The dinner also features a bizarre moment where the teachers realize that they forgot to buy napkins, and send one of the students to grab some paper towels. The student unrolls the towels as he walks around the table, keeping it all as one long string. Yes, it may be an entirely impractical and unheard of way to distribute napkins to a large table, but it allows the dinner to break out into a spontaneous game of tug-of-war, presumably to show us how competitive these characters are. So much winning! 
We’re then introduced to the lives of these athletic champions. The athletes are placed into a stricter work-out routine as a result of qualifying for “Nationals,” which sets them on track to be in The Olympics. Part of this work-out involves physical training under the supervision of Coach Jack Webber and Nurse Diane Paine. Another part involves showering. Lots of showering. The athletes spend much of this film in their respective locker rooms, the men usually wearing at least underwear, while the women are always fully nude, presumably because this gender dynamic is a complicated method for better athletic performance, and not a failure of equal-opportunity gratuitous nudity.

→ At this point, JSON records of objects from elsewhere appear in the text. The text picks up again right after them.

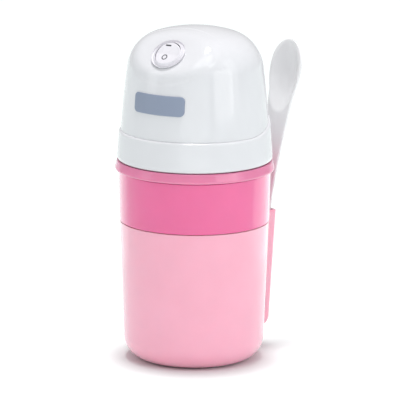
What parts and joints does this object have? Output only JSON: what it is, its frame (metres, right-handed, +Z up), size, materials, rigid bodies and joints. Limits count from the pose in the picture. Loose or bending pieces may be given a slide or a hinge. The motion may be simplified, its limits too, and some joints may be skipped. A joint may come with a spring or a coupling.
{
  "type": "ice cream maker",
  "caption": "Upright worktop ice cream maker: insulated sleeve, lift-out freezer bowl, mixing lid with paddle, domed motor unit with round rocker switch, and a spoon in a side pocket.",
  "frame": {"origin": "centre of the non-slip pad's underside, on the machine's axis, at the surface it stands on", "axes": "+Z up along the machine's axis, front (switch and badge) towards -Y, spoon pocket towards +Y and a little to +X"},
  "size_m": [0.1136, 0.1421, 0.2408],
  "materials": {
    "light_pink_shell": "glossy translucent light pink plastic",
    "deep_pink_shell": "glossy deep pink plastic",
    "white_shell": "glossy white plastic",
    "spoon_white": "translucent white plastic",
    "badge_blue": "satin grey-blue plate",
    "natural_plastic": "unpainted white plastic",
    "black_plastic": "black moulded plastic",
    "rubber_grey": "grey silicone rubber",
    "steel": "machined steel",
    "aluminium": "drawn aluminium",
    "brass": "brass",
    "copper_iron": "wound iron core",
    "gel": "freezing gel",
    "board_green": "glass fibre board",
    "wire_red": "insulated wire",
    "wire_blue": "insulated wire"
  },
  "bodies": {
    "base": {"base_sleeve": "light_pink_shell", "base_pad": "rubber_grey", "spoon_holder": "light_pink_shell"},
    "freezer_bowl": {"bowl_shell": "deep_pink_shell", "bowl_rim_ring": "deep_pink_shell", "bowl_liner": "aluminium", "bowl_rim_gasket": "rubber_grey", "bowl_fill_plug": "rubber_grey", "coolant_gel": "gel"},
    "lid": {"mixing_lid": "natural_plastic"},
    "motor_unit": {"motor_base": "white_shell", "motor_cover": "white_shell", "badge_plate": "badge_blue", "cord_gland": "white_shell", "switch_bezel": "white_shell", "switch_body": "black_plastic", "switch_terminal_left": "brass", "switch_terminal_right": "brass", "gearbox_housing": "natural_plastic", "gearbox_cover": "natural_plastic", "idler_pin": "steel", "output_bush": "brass", "shaft_seal": "black_plastic", "motor_can": "steel", "motor_end_cap": "black_plastic", "motor_magnet": "black_plastic", "power_board": "board_green", "filter_capacitor": "black_plastic", "lead_live": "wire_red", "lead_neutral": "wire_blue", "lead_switched": "wire_red", "lead_motor_red": "wire_red", "lead_motor_blue": "wire_blue", "cover_screw_1": "steel", "cover_screw_2": "steel", "cover_screw_3": "steel", "cover_screw_4": "steel", "gearbox_screw_1": "steel", "gearbox_screw_2": "steel", "gearbox_screw_3": "steel", "motor_screw_1": "steel", "motor_screw_2": "steel"},
    "rocker": {"switch_rocker": "white_shell"},
    "output": {"output_gear": "natural_plastic", "output_shaft": "steel", "paddle": "natural_plastic"},
    "idler": {"idler_gear": "natural_plastic"},
    "rotor": {"motor_pinion": "brass", "motor_shaft": "steel", "motor_armature": "copper_iron"},
    "spoon": {"spoon": "spoon_white"}
  },
  "joints": [
    {"name": "bowl_lift", "type": "slide", "parent": "base", "child": "freezer_bowl", "axis": [0, 0, 1], "range_m": [0, 0.11]},
    {"name": "lid_lift", "type": "slide", "parent": "freezer_bowl", "child": "lid", "axis": [0, 0, 1], "range_m": [0, 0.13]},
    {"name": "motor_unit_twist", "type": "hinge", "parent": "lid", "child": "motor_unit", "pos_m": [0, 0, 0.15], "axis": [0, 0, 1], "range_deg": [0, 20]},
    {"name": "switch_rock", "type": "hinge", "parent": "motor_unit", "child": "rocker", "pos_m": [0, -0.03476, 0.22483], "axis": [-1, 0, 0], "range_deg": [0, 16]},
    {"name": "paddle_spin", "type": "hinge", "parent": "motor_unit", "child": "output", "pos_m": [0, 0, 0.16], "axis": [0, 0, 1], "continuous": true},
    {"name": "idler_spin", "type": "hinge", "parent": "motor_unit", "child": "idler", "pos_m": [-0.01434, 0.02048, 0.16], "axis": [0, 0, 1], "continuous": true},
    {"name": "rotor_spin", "type": "hinge", "parent": "motor_unit", "child": "rotor", "pos_m": [0.00966, 0.02048, 0.16], "axis": [0, 0, 1], "continuous": true},
    {"name": "spoon_pull", "type": "slide", "parent": "base", "child": "spoon", "axis": [0.0357, 0.0929, 0.995], "range_m": [0, 0.08]}
  ],
  "couplings": [
    {"joint": "idler_spin", "follows": "paddle_spin", "ratio": -4},
    {"joint": "rotor_spin", "follows": "paddle_spin", "ratio": 15.2}
  ]
}
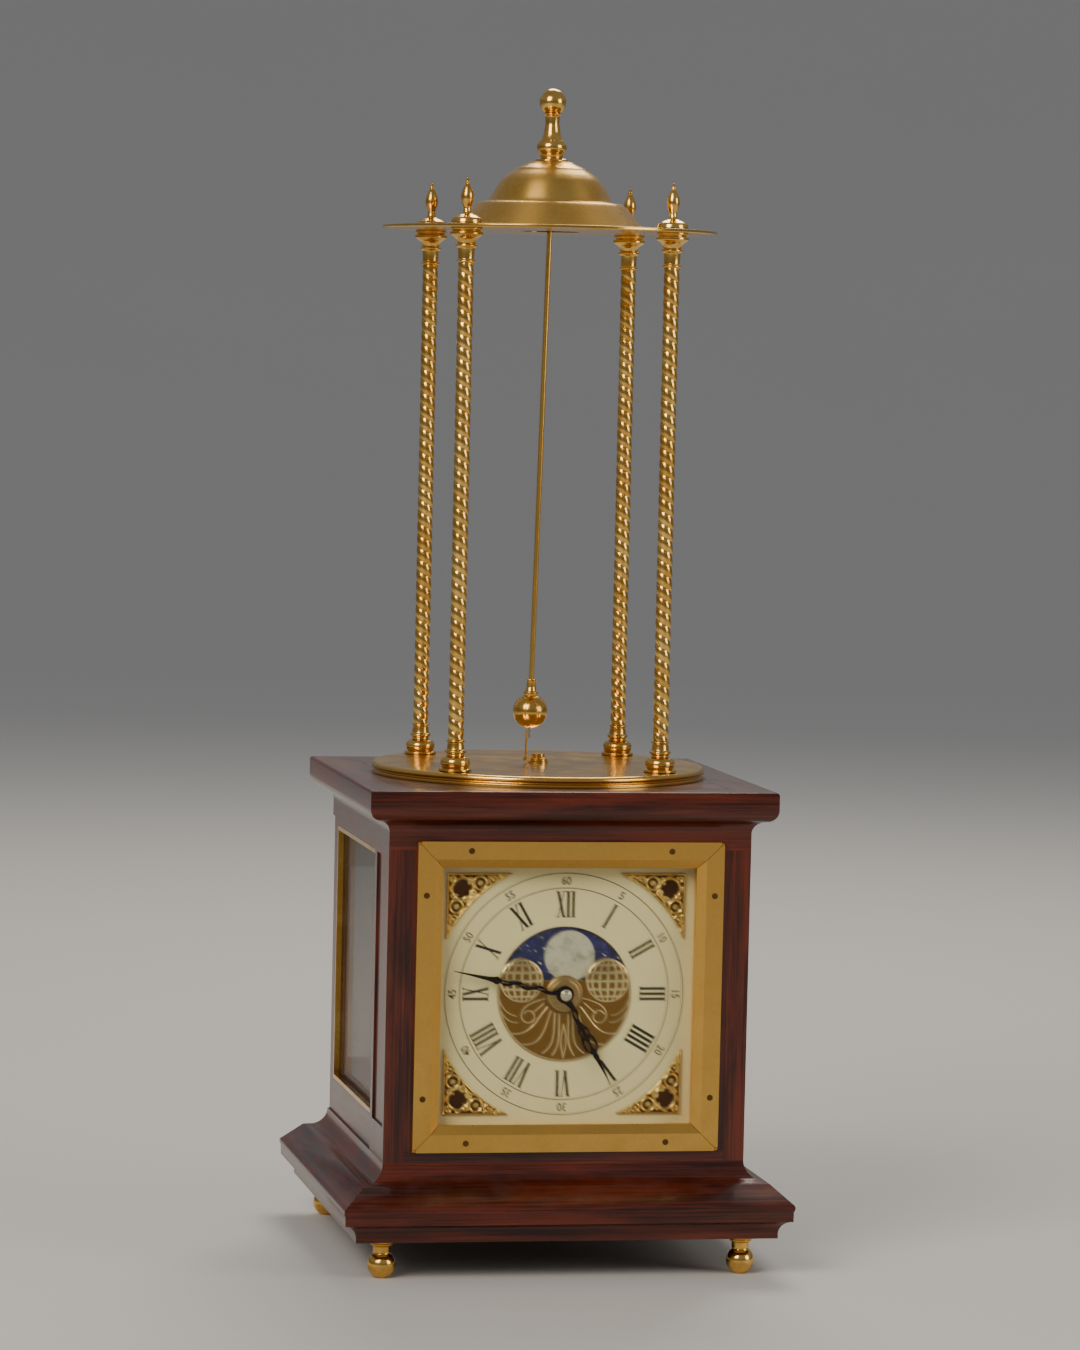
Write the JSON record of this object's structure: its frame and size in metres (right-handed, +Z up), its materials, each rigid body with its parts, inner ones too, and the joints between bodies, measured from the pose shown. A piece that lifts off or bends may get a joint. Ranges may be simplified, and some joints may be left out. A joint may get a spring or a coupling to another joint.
{
  "type": "conical pendulum clock",
  "caption": "Clock with a conical pendulum: a square mahogany case with a moon dial carries an open brass stage of twisted columns, where a ball on a rod circles under a bell dome.",
  "frame": {"origin": "middle of the square on which the feet stand", "axes": "+Z up, front of the dial towards -Y, +X to the right of someone who faces the dial"},
  "size_m": [0.257, 0.257, 0.67],
  "materials": {
    "mahogany": "polished dark red-brown mahogany",
    "plain_board": "unpolished softwood board",
    "polished_brass": "polished and lacquered brass",
    "turned_brass": "turned and polished brass",
    "movement_brass": "fine brushed brass",
    "cast_brass": "antique cast brass, bright on the high spots",
    "engraved_gilt": "engraved gilt brass",
    "cream_dial": "printed cream dial",
    "moon_paint": "painted night sky with a pale moon",
    "black_hands": "blackened serpentine hands",
    "hand_collet": "pale polished cap",
    "steel": "polished steel",
    "dark_steel": "darkened screw heads",
    "clear_glass": "clear flat glass"
  },
  "bodies": {
    "case": {"feet": "turned_brass", "plinth": "mahogany", "bottom_board": "plain_board", "case_front": "mahogany", "case_left": "mahogany", "case_right": "mahogany", "case_back": "mahogany", "cornice": "mahogany", "top_board": "mahogany", "side_glasses": "clear_glass", "side_beads": "polished_brass", "bezel": "polished_brass", "dial_glass": "clear_glass", "bezel_screws": "dark_steel", "dial_plate": "cream_dial", "centre_plate": "engraved_gilt", "spandrels": "cast_brass", "seat_board": "plain_board", "front_plate": "movement_brass", "back_plate": "movement_brass", "plate_pillars": "movement_brass", "arbor_cock": "movement_brass", "case_hinges": "polished_brass", "hinge_pins": "steel", "arbor_bush": "polished_brass", "base_disc": "polished_brass", "column_left_front": "turned_brass", "column_right_front": "turned_brass", "column_left_rear": "turned_brass", "column_right_rear": "turned_brass", "top_plate": "polished_brass", "column_finials": "turned_brass", "dome": "polished_brass", "main_finial": "turned_brass", "suspension_bush": "movement_brass"},
    "door": {"back_door": "mahogany", "door_glass": "clear_glass", "door_hinges": "polished_brass"},
    "latch": {"door_knob": "polished_brass"},
    "minute": {"minute_hand": "black_hands", "cannon_pinion": "movement_brass", "hand_nut": "hand_collet"},
    "hour": {"hour_hand": "black_hands", "hour_wheel": "movement_brass"},
    "minute_wheel": {"minute_wheel": "movement_brass"},
    "moon": {"moon_disc": "moon_paint"},
    "moon_idler": {"moon_idler": "movement_brass"},
    "winder": {"barrel_arbor": "steel"},
    "barrel": {"barrel": "movement_brass"},
    "centre": {"centre_wheel": "movement_brass"},
    "third": {"third_wheel": "movement_brass"},
    "fourth": {"fourth_wheel": "movement_brass"},
    "crown": {"crown_wheel": "movement_brass"},
    "crank": {"drive_arbor": "steel", "crank": "polished_brass"},
    "swivel": {"suspension_swivel": "steel", "swivel_pin": "steel"},
    "pendulum": {"pendulum_rod": "polished_brass", "bob": "turned_brass", "bob_spike": "steel"}
  },
  "joints": [
    {"name": "door_swing", "type": "hinge", "parent": "case", "child": "door", "pos_m": [0.0777, 0.1061, 0.1525], "axis": [0, 0, 1], "range_deg": [-105, 0]},
    {"name": "latch_turn", "type": "hinge", "parent": "door", "child": "latch", "pos_m": [-0.0684, 0.1061, 0.1525], "axis": [0, 1, 0], "range_deg": [0, 90]},
    {"name": "minute_spin", "type": "hinge", "parent": "case", "child": "minute", "pos_m": [0, 0, 0.158], "axis": [0, 1, 0], "continuous": true},
    {"name": "minute_wheel_spin", "type": "hinge", "parent": "case", "child": "minute_wheel", "pos_m": [-0.013, 0, 0.158], "axis": [0, 1, 0], "continuous": true},
    {"name": "hour_spin", "type": "hinge", "parent": "case", "child": "hour", "pos_m": [0, 0, 0.158], "axis": [0, 1, 0], "continuous": true},
    {"name": "moon_idler_spin", "type": "hinge", "parent": "case", "child": "moon_idler", "pos_m": [0, 0, 0.125], "axis": [0, 1, 0], "continuous": true},
    {"name": "moon_spin", "type": "hinge", "parent": "case", "child": "moon", "pos_m": [0, 0, 0.158], "axis": [0, 1, 0], "continuous": true},
    {"name": "winding_turn", "type": "hinge", "parent": "case", "child": "winder", "pos_m": [0, 0, 0.118], "axis": [0, 1, 0], "continuous": true},
    {"name": "crank_spin", "type": "hinge", "parent": "case", "child": "crank", "pos_m": [0, 0, 0.28], "axis": [0, 0, 1], "continuous": true},
    {"name": "crown_spin", "type": "hinge", "parent": "case", "child": "crown", "pos_m": [0, 0, 0.2], "axis": [0, 1, 0], "continuous": true},
    {"name": "fourth_spin", "type": "hinge", "parent": "case", "child": "fourth", "pos_m": [0.01881, 0, 0.1932], "axis": [0, 1, 0], "continuous": true},
    {"name": "third_spin", "type": "hinge", "parent": "case", "child": "third", "pos_m": [0.0239, 0, 0.1718], "axis": [0, 1, 0], "continuous": true},
    {"name": "centre_spin", "type": "hinge", "parent": "case", "child": "centre", "pos_m": [0, 0, 0.158], "axis": [0, 1, 0], "continuous": true},
    {"name": "barrel_spin", "type": "hinge", "parent": "case", "child": "barrel", "pos_m": [0, 0, 0.118], "axis": [0, 1, 0], "continuous": true},
    {"name": "swivel_spin", "type": "hinge", "parent": "case", "child": "swivel", "pos_m": [0, 0, 0.6], "axis": [0, 0, 1], "continuous": true},
    {"name": "pendulum_swing", "type": "hinge", "parent": "swivel", "child": "pendulum", "pos_m": [0, 0, 0.6], "axis": [0, 1, 0], "range_deg": [-2, 4]}
  ],
  "couplings": [
    {"joint": "minute_wheel_spin", "follows": "minute_spin", "ratio": -0.33333},
    {"joint": "hour_spin", "follows": "minute_spin", "ratio": 0.083333},
    {"joint": "moon_idler_spin", "follows": "minute_spin", "ratio": -0.014124},
    {"joint": "moon_spin", "follows": "minute_spin", "ratio": 0.00070621},
    {"joint": "crown_spin", "follows": "crank_spin", "ratio": 0.27778},
    {"joint": "fourth_spin", "follows": "crank_spin", "ratio": -0.030864},
    {"joint": "third_spin", "follows": "crank_spin", "ratio": 0.0030864},
    {"joint": "centre_spin", "follows": "crank_spin", "ratio": -0.00029394},
    {"joint": "barrel_spin", "follows": "crank_spin", "ratio": 0.000032661},
    {"joint": "swivel_spin", "follows": "crank_spin", "ratio": 1}
  ]
}
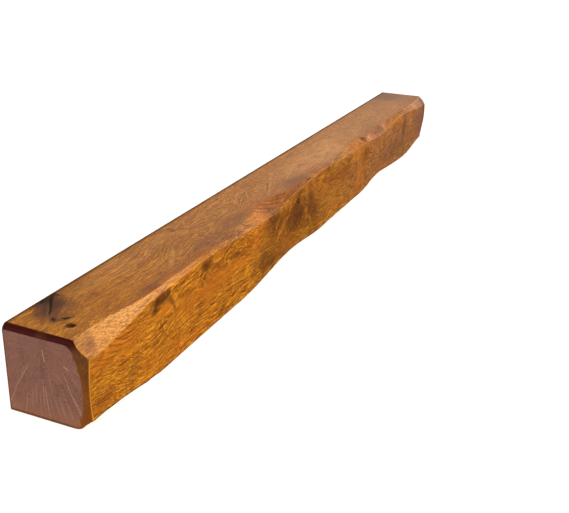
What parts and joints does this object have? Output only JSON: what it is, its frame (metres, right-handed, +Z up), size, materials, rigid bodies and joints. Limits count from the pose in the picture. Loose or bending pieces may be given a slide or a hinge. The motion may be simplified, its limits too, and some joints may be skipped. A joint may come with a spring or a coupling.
{
  "type": "mantel beam",
  "caption": "Solid oak mantel beam, square in section, with hand-cut wavy chamfers along the front edges and bevelled ends, fixed across a fireplace as a shelf.",
  "frame": {"origin": "centre of the beam's footprint, at the level of its flat underside", "axes": "+X along the beam, from the end with the open knot in its top to the other end; +Y from the room side to the wall side; +Z up"},
  "size_m": [1.83, 0.145, 0.145],
  "materials": {
    "oak": "stained golden brown oak, oiled and waxed to a satin sheen, with darker purple-brown end grain"
  },
  "bodies": {
    "root": {"oak_beam": "oak"}
  },
  "joints": []
}
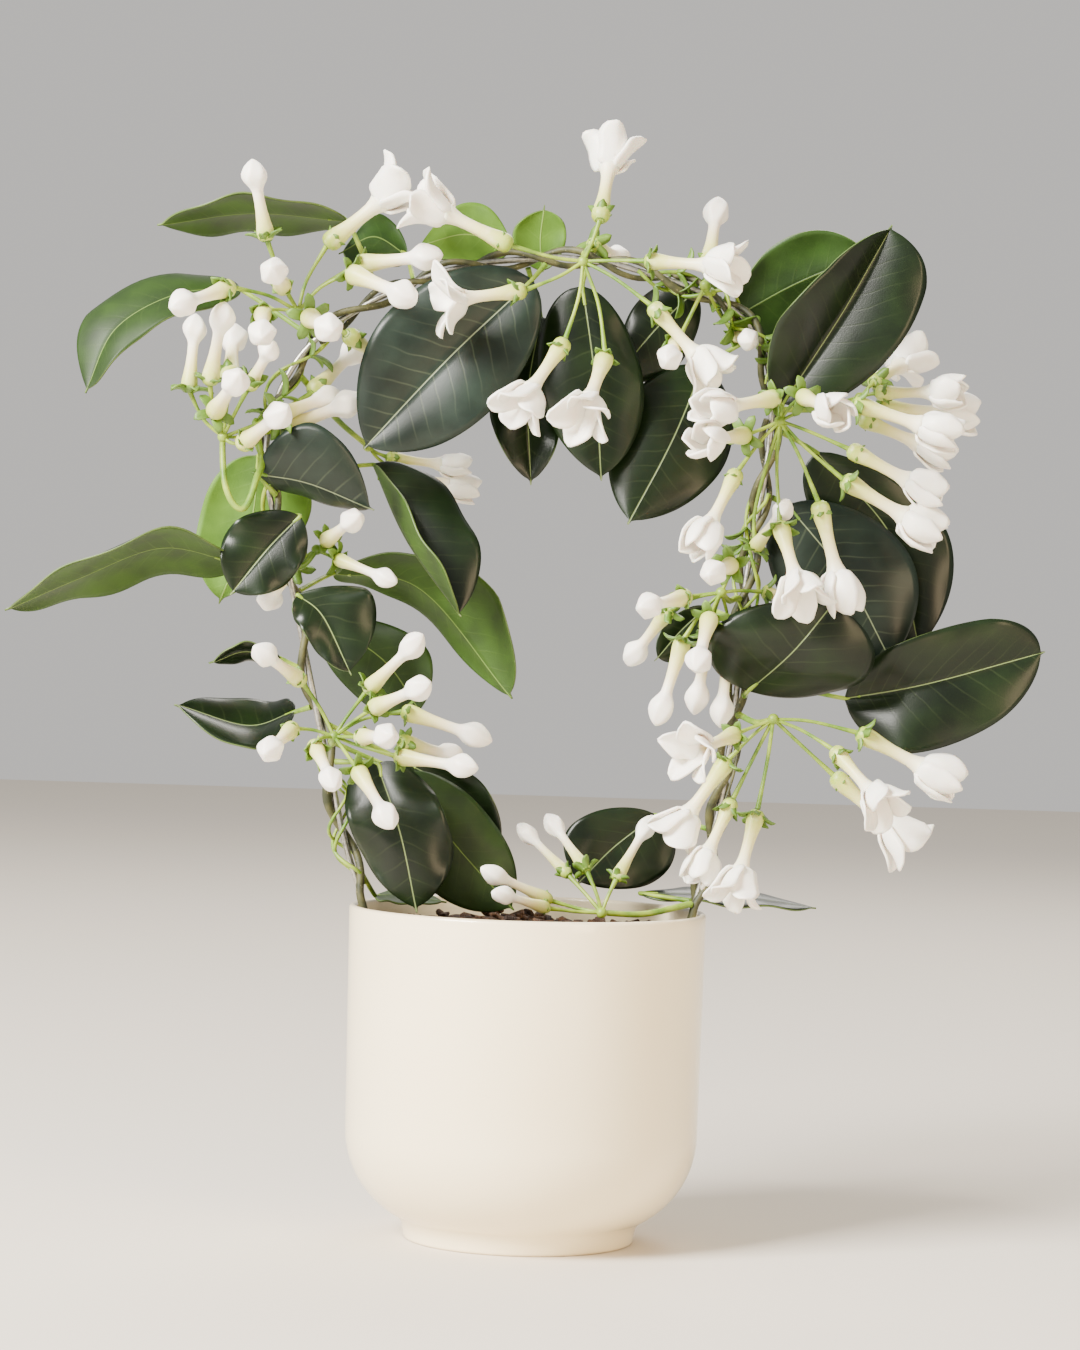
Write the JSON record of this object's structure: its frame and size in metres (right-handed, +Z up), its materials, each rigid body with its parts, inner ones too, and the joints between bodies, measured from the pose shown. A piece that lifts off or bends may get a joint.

Their showering techniques are also unusual for the fact that no one uses water. Sure, there’s a sound effect of water pouring out, and the athletes scrub their bodies with soap under the spouts, but there’s never any water coming out. Must also be a complicated athletic method for more effective washing.
The final part of this regimen involves… doping… with some drugs from Dr. Jordine. “The Europeans and Russians have been unlocking the potential of the human body for years,” Dr. Jordine explains, in response to someone questioning his use of drugs. Yes, athletics must be kept free of government handouts to be pure, but, eh, drugs are fine! After one of the students missed a routine check-up, Dr. Jordine chastises him saying, “Continuity is a very important part of this whole program.” That may be, but continuity is certainly not very important to this movie.
Case in point, I’m honestly not sure what the names of the characters in this film were supposed to be. I thought that one of the athletes was named Craig. I swear that multiple people called him Craig in the movie. I even repeatedly wrote down his name as Craig in my notes. Turns out his name was Frank. 
So, according to the credits of this movie, because I can no longer trust my own ears, the gymnast’s name is Frank. Frank is dating swimmer Lynn, who shouts all of her lines with the same inflection. There is also track star Phil, dating another gymnast Annie. Then there’s Donna, a weightlifter, and Sue Allen. We never really get to find out what sport Sue Allen is involved in. All we learn is that it involves spending a lot of time naked in a sauna, which I guess Fatal Games figures is the only real important part. Finally, there’s Joe, a javelin thrower. While Coach Webber may yell at Joe for his subpar performance a lot, he’s actually a pretty consistent javelin thrower… though that could be because the film continues to reuse the same footage of his javelin every time he throws one.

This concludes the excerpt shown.